Lillenaes took them back to Norway, where they were met with champagne, new clothes, and telegrams from loved ones (and one from Denmark’s King Christian IX). The welcoming party continued upon their arrival in Copenhagen, and newspapers far and wide reported on the miracle of their survival.
“Half Naked and Like Frightened Arctic Animals, Explorers Are Found After Two Years’ Wandering,” The Vancouver Sun proclaimed.
While the treacherous tale captivated a global audience, their homecoming may not have been quite as politically celebrated as Against the Ice suggests. For one, Mikkelsen never received the Royal Danish Geographical Society’s gold medal, possibly because his peers thought he was too critical of the Denmark Expedition. And though he is sometimes mentioned as having been involved in disproving the Peary Channel’s existence, the credit usually goes to Knud Rasmussen, an explorer of Danish and Inuit descent who saw the area for himself in 1912—almost at the exact time that Mikkelsen and Iversen were being collected by the Norwegians. (Rasmussen had searched for the missing men during his expedition, but to no avail.)
Mikkelsen went on to make other contributions to his field.

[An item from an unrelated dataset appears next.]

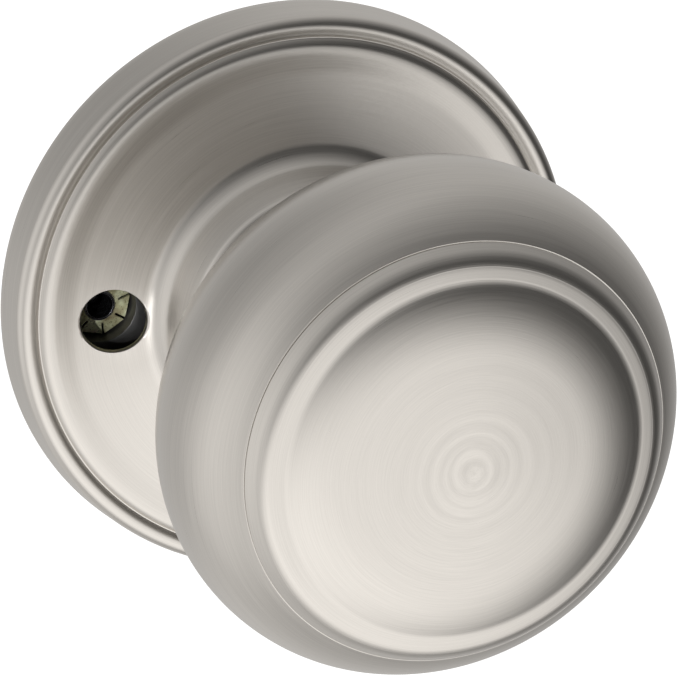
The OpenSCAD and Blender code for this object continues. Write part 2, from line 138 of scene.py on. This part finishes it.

He helped Inuit settle a village, now called Ittoqqortoormiit, at east Greenland’s Scoresby Sound in 1924 and spearheaded a scientific survey of southeast Greenland eight years later. From 1934 until his retirement in 1950, Mikkelsen worked as east Greenland’s official inspector general, focusing again on establishing Inuit settlements throughout the region.
Little is known about Iversen’s endeavors beyond 1912. In Two Against the Ice, Mikkelsen mentions talking to him more than 40 years after the expedition, so it’s probably safe to assume that he enjoyed several decades of hearty meals and dry clothes. As for highly perilous polar missions, however, it seems that Iversen stopped volunteering for every opportunity that came his way.